The school was not always so community-minded, Ourvan concedes.
“The first three years, starting in 1987, this place was run by all Japanese, and they didn’t talk to anybody,” he said. “Then we suddenly announced our expansion plans and no one knew who we were.”
The ensuing criticism by local residents, environmentalists and parks officials mobilized Soka, which spent more than $935,000 on public relations and lobbying, not counting legal fees, during the two-year period ending April 1, 1993, according to the latest federal tax returns available. The Santa Monica Mountains Conservancy and its nonprofit foundation have spent about $834,000, including legal fees, lobbying and public relations, to obtain the land during the past seven years.
Soka’s public relations effort includes deluging news organizations with press releases announcing its nature talks and other activities and publishing a newsletter that touts several of its programs, including some sponsored by its sister campus in Japan.

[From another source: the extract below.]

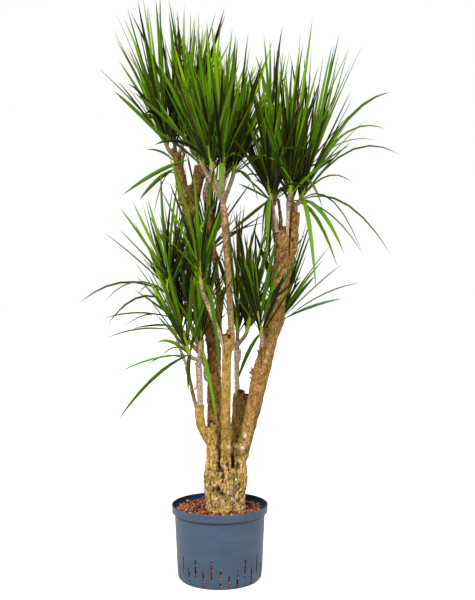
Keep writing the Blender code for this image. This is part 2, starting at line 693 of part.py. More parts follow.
def keep_largest_body(mesh):
    """Drops loose scraps and sealed hollows that joining can leave."""
    shape = bmesh.new()
    shape.from_mesh(mesh)
    bmesh.ops.remove_doubles(shape, verts=shape.verts, dist=1e-6)
    todo = set(shape.verts)
    bodies = []
    while todo:
        front = [todo.pop()]
        body = set(front)
        while front:
            vert = front.pop()
            for edge in vert.link_edges:
                other = edge.other_vert(vert)
                if other in todo:
                    todo.discard(other)
                    body.add(other)
                    front.append(other)
        bodies.append(body)
    bodies.sort(key=len)
    bmesh.ops.delete(shape, geom=[vert for body in bodies[:-1] for vert in body], context="VERTS")
    bmesh.ops.triangulate(shape, faces=shape.faces)
    shape.to_mesh(mesh)
    shape.free()


def make_mass(name, mass, leaves, parts):
    """One solid: the stem with its twigs, necks and leaves joined to it."""
    start, fork = stem_points(mass)
    along = (fork - start).normalized()
    stem_d = min(STEM_D, LIMBS[mass.bough].tip_d * TWIG_TAPER)
    joined = collection(name + "_pieces")
    pieces = []
    for foot, axis in heads_of(mass):
        twig = (foot - fork).normalized()
        pieces.append(tapered(fork - along * SUNK, foot + twig * SUNK, TWIG_D, TWIG_D * TWIG_TAPER, 4))
        pieces.append(tapered(foot, foot + axis * NECK_LENGTH, NECK_D, HEAD_D, 6))
    pieces += [leaf_mesh(*leaf, LEAF_WIDTH) for leaf in leaves]
    for piece in pieces:
        joined.objects.link(bpy.data.objects.new(name + "_piece", piece))
    made = add_object(name, tapered(start, fork, stem_d, stem_d * STEM_TAPER, 6), "leaf", parts)
    union = made.modifiers.new("union", "BOOLEAN")
    union.operation = "UNION"
    union.operand_type = "COLLECTION"
    union.collection = joined
    union.solver = "EXACT"
    graph = bpy.context.evaluated_depsgraph_get()
    mesh = bpy.data.meshes.new_from_object(made.evaluated_get(graph))
    made.modifiers.clear()
    keep_largest_body(mesh)
    mesh.materials.clear()
    mesh.materials.append(material("leaf"))
    made.data = mesh
    for piece in list(joined.objects):
        bpy.data.objects.remove(piece, do_unlink=True)
    bpy.data.collections.remove(joined)


def make_masses(parts):
    leaves = grow_leaves()
    for name, mass in MASSES.items():
        make_mass(name, mass, leaves[name], parts)


def main():
    clear_scene()
    parts = collection("hydroponic_dracaena")
    cutters = collection("cutters")
    make_pot(parts, cutters)
    make_granules(parts)
    make_limbs(parts, cutters)
    make_masses(parts)


main()
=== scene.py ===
import math
import random
from collections import namedtuple
from functools import partial

import bmesh
import bpy
import numpy as np
from mathutils import Matrix, Vector, noise


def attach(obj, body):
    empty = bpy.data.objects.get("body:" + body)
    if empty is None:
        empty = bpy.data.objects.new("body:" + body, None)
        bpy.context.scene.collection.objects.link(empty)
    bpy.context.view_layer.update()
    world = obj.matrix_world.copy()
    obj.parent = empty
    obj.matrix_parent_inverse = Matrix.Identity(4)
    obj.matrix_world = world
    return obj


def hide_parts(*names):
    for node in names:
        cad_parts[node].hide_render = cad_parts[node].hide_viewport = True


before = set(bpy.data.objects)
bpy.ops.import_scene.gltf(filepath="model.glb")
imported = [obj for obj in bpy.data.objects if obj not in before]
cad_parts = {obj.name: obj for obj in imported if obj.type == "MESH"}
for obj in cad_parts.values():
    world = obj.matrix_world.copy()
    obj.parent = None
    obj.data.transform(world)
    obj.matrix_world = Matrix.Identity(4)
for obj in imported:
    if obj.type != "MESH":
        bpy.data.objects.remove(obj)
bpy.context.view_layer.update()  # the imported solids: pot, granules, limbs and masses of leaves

UP = Vector((0, 0, 1))
MM = 0.001

# Camera: level, 2.12 m in front of the pot's axis, focal length in pixels of a frame 600 high
CAMERA_AT = (0.046, -2.12, 0.719)
FOCAL_PX, FRAME_PX, SENSOR = 814, 600, 36

# Pot: a thin moulded wall with a stepped rim and two staggered rows of slots
POT_RIM_D = 0.250
POT_HEIGHT = 0.190
POT_WALL = 0.0013
POT_FLOOR = 0.003
RIM_BAND = 0.020
POT_SHOULDER_D = 0.235
POT_WAIST_D, POT_WAIST_Z = 0.226, 0.085
POT_LOW_D, POT_LOW_Z = 0.220, 0.022
POT_FOOT_D, POT_FOOT_Z = 0.216, 0.006
POT_BASE_D = 0.206
POT_SIDES = 120
SLOT_WIDTH, SLOT_DEPTH = 0.0050, 0.030
SLOT_PITCH = 22.5  # degrees
SLOTS_A_ROW = 16
LOW_SLOT = (2.1, 0.005, 0.048)  # turn of a row's first slot in degrees, lower and upper end of each
HIGH_SLOT = (13.35, 0.027, 0.072)
SHORT_SLOT = (0.006, 0.036)  # ends of the one slot of the high row that sits lower
INSIDE_ANGLE = -0.5  # a face of the pot that leans inwards by more than this is its inside, painted dark as shade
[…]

One academic program, a post-doctoral research center on Pacific Rim policy, is based at Harvard. Soka, the program’s sole benefactor, spent more than $438,000 on it during the two-year period ending April 1, 1993, according to Soka’s federal tax returns.
The most recent edition of the newsletter mentions an exhibit that critics say is designed to improve Soka’s image, particularly among American Jews. The free newsletter is mailed to about 30,000 households in Calabasas, Malibu and Agoura Hills.
Worried about anti-Semitism in Japan, the Los Angeles-based Simon Wiesenthal Center looked for years for a Japanese sponsor of its traveling exhibit on the Holocaust. It recently found one in Soka University in Japan, which underwrote the $150,000 cost of bringing the exhibit to Tokyo City Hall in May, said Rabbi Abraham Cooper, associate dean of the center.
“Even the best American institutions find it hard to ignore the blandishments that Soka can offer,” said Edmiston, of the mountains conservancy. “That means that our task is all the more difficult.”
But Ourvan insists that the programs have nothing to do with Soka’s legal and political battles.
“We would do all this even if we weren’t trying to defend ourselves against the conservancy,” Ourvan said. “These programs will continue when the fight is over.”
Regardless of Soka’s motives, the school’s investment appears to be paying off in some quarters.
Although Soka has not formally asked groups to endorse its expansion plans, one private, nonprofit group that saved more than $14,000 by using the campus for free weekend retreats has become a staunch supporter.
“After they’ve been so generous, yes, we would testify for their expansion before the Board of Supervisors,” said Paula Crisostomos, a spokeswoman for the Educational Issues Coordinating Committee, a Los Angeles-based group that has taken about 75 poor children up to the campus twice in the past two years. “They’re a valuable community resource.”
Even so, not all recipients of Soka’s generosity are stepping up to support the school’s expansion plans.
Earlier this year, the school treated 70 clients of Educare Foundation, another private, nonprofit group that helps disadvantaged children, to a free weekend retreat at the campus.
“They even cooked us meals,” said Stu Semigran, vice president of the Calabasas-based group.
But the group is not taking sides.
“We have a lot of respect for what the conservancy does too,” Semigran said.
Soka has also donated about $10,000 worth of computer equipment to the nearby Las Virgenes Unified School District. Grateful as school administrators are, the gifts will not affect the district when it comes time to take a position on the possible traffic impact and other effects of Soka’s expansion, said Leo Lowe, an assistant superintendent.
“They can’t expect it as a trade down the line,” Lowe said. “We’ll just consider the direct impact on our 13 schools.”